Wednesday, November 19, 2008

The Politics of Fear

I have noticed that individuals pushing an issue agenda keep using fear to advance their narrative in the public's consensus. While there is evidence that fear and negative campaigning does indeed work to elect candidates into office, I do not think this is an effective method to increase public recognition of a political cause or empower a larger minority to demand change. Furthermore, I think ridiculous projections and/or talking points reduce one's ability to grow their coalition and damages the efforts by many who are working to actually achieve progress on the cause.

I'm going to take two examples to illustrate my rationale: radicals in the environmental movement (this post) and the U.S. right-wing campaign against socialism (future post TBD).

Knowing that an individual has said the following statements over the years do you really think that he is an effective messenger to increase the environmental movement's coalition?
  • "the battle to feed all of humanity is over ... In the 1970s and 1980s hundreds of millions of people will starve to death in spite of any crash programs embarked upon now" (1968);
  • "India couldn't possibly feed two hundred million more people by 1980" and "I have yet to meet anyone familiar with the situation who thinks that India will be self-sufficient in food by 1971" (1968);
  • "I would take even money that England will not exist in the year 2000" and "'Smog disasters' in 1973 might kill 200,000 people in New York and Los Angeles" (1969);
  • "in ten years all important animal life in the sea will be extinct. Large areas of coastline will have to be evacuated because of the stench of dead fish" (1970);
  • "before 1985, mankind will enter a genuine age of scarcity . . . in which the accessible supplies of many key minerals will be facing depletion" (1976);
  • "by 1985 enough millions will have died to reduce the earth's population to some acceptable level, like 1.5 billion people" (1969);
  • "by 1980 the United States would see its life expectancy drop to 42 because of pesticides, and by 1999 its population would drop to 22.6 million" (1969);
  • "actually, the problem in the world is that there is much too many rich people..." (1990);
  • "giving society cheap, abundant energy would be the equivalent of giving an idiot child a machine gun" (1992); and
  • "we've already had too much economic growth in the United States. Economic growth in rich countries like ours is the disease, not the cure" (1990)
The answer is clearly a resounding NO!!! I was catching up on some podcasts recently and listened to a Science Friday's from August entitled "Mass Extinction Event on the Horizon?" Host Ira Flatow was interviewing the man responsible for the previous statements... Paul Ehrlich.

Now I strongly consider myself an environmentalist.
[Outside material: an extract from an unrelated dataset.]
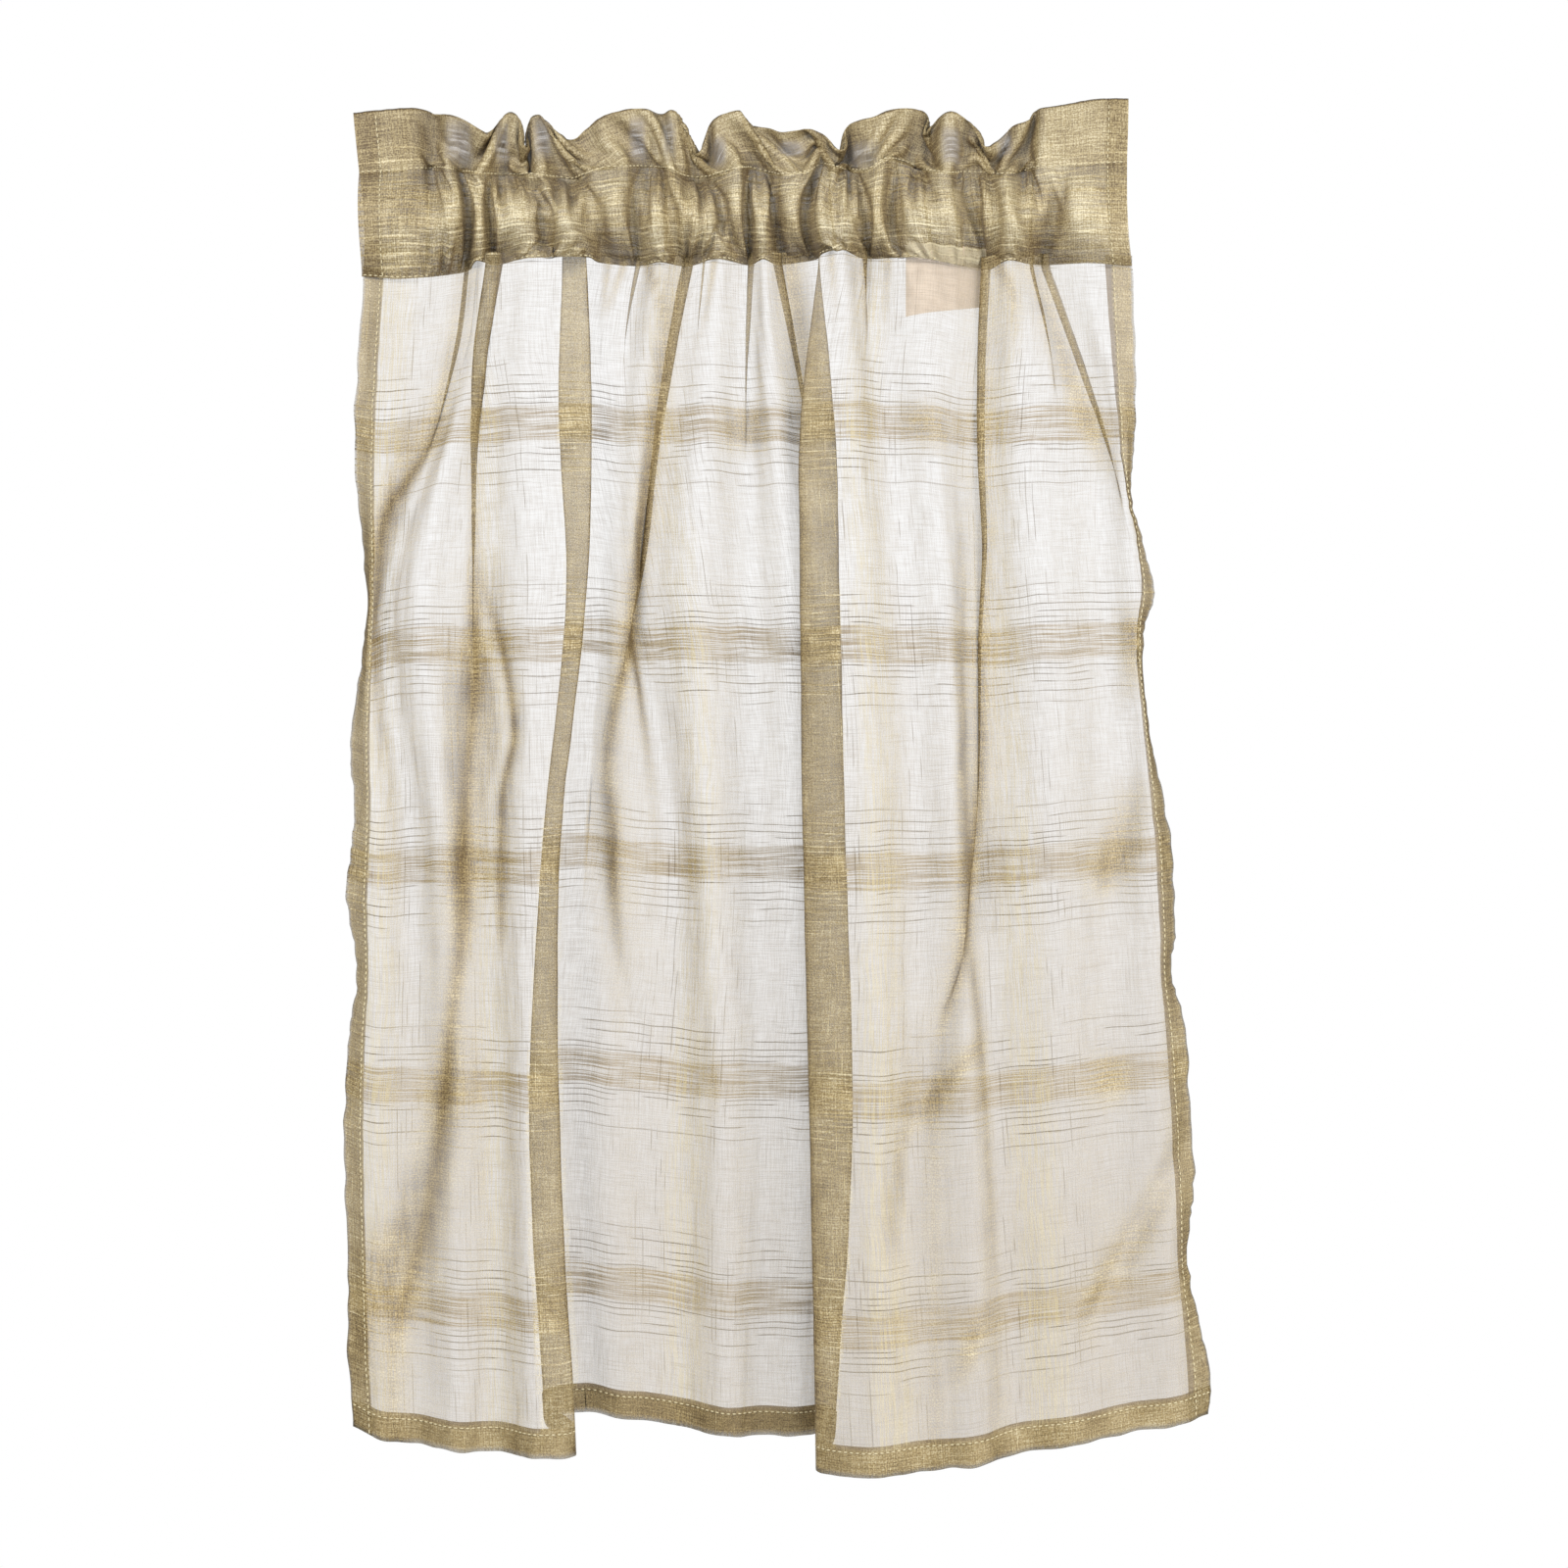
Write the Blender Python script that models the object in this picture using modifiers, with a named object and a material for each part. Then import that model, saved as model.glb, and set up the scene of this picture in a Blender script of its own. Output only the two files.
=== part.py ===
"""A gathered sheer half curtain with a ruffled top and an empty rod pocket.

One width of windowpane cloth hangs in three stretches: the middle one lies behind the two
outer ones, with a deep S-shaped fold at each join. The top is turned over and stitched
twice, which leaves a ruffle above a hollow pocket. A blank tag hangs behind the sheer.

Heights run down from the top edge, x runs to the right, and the front faces -Y.
The tables are in millimetres, and the meshes in metres.
"""
import bmesh
import bpy
import numpy as np

MM = 0.001

# The cloth as it was sewn, laid flat
FLAT_WIDTH = 750.0
SIDE_HEM = 15.0
RUFFLE_HEIGHT = 40.0

# Where the slack of a ruffle goes as it flops to the front or dips to the back
FLOP_LEAN = 12.0
FLOP_ARCH = (0.0, -0.1, 0.7)
DIP_SAG = (0.0, 0.3, -0.1)

# Thickness of the modelled cloth: one ply, a turned hem, and the doubled heading
PLY = 1.2
HEM_PLY = 1.9
HEADING_PLY = 1.3
LABEL_PLY = 1.0

# The rod pocket: half the distance between its walls at mid height, how much the puckers calm
# down there, how late the seam's folds set in, and the heights of its mesh rows as shares
POCKET_HALF_DEPTH = 16.0
POCKET_CALM = 0.72
POCKET_FOLD_ONSET = 2.5

# The clearance between separate pieces: below the seam, and from the cloth to the tag
SEAM_GAP = 0.8
LABEL_CLEARANCE = 2.1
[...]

I believe public policy in regards to the environment must incorporate not only the needs of humans, it must take into consider the interests of plants and animals as we do in fact SHARE this planet with them.

However, it blows my mind why anybody takes Ehrlich seriously or would give him a platform to spew his nonsense... unless they are against growing the global coalition to take public policy measures to combat climate change and pollution caused from human activities. Ehrlich had the audacity to claim:
  • "the United States is going to be 439 million people by 2050. That's roughly 300 million people more than anybody has ever given a reason for having alive in the United States at one time";
  • "I think people need to be scared (of future environmental devastation)... Fear ought to be a big incentive now if we care anything about our children or grandchildren world" (Paul, fear doesn't work if you have 0 credibility);
  • "we don't even have a population policy! In the United States we argue about immigration policy without having a population policy. It's kind of like designing an airplane that can load 100 people a minute and when you say how many should it fly and you say well don't worry about that just design a plane that will load 100 people a minute." (Seriously? First off, government doesn't belong in the bedroom!!! Beyond that, Paul has consistently ignored evidence showing that as economic material well-being goes up, birthrates go down & the role technology can and will play to produce goods consumers want far more efficiently.)
This nonsense and tactical advise does not and will not convince anybody who is not a part of the growing environmental coalition to join -- it only reduces the credibility of the movement as a whole and damages the credibility and validity of the environmental brand. For the sake of the planet, please stop giving Ehrlich anymore media opportunities to tarnish the hard fought gains the environmental movement has made with the American and global public.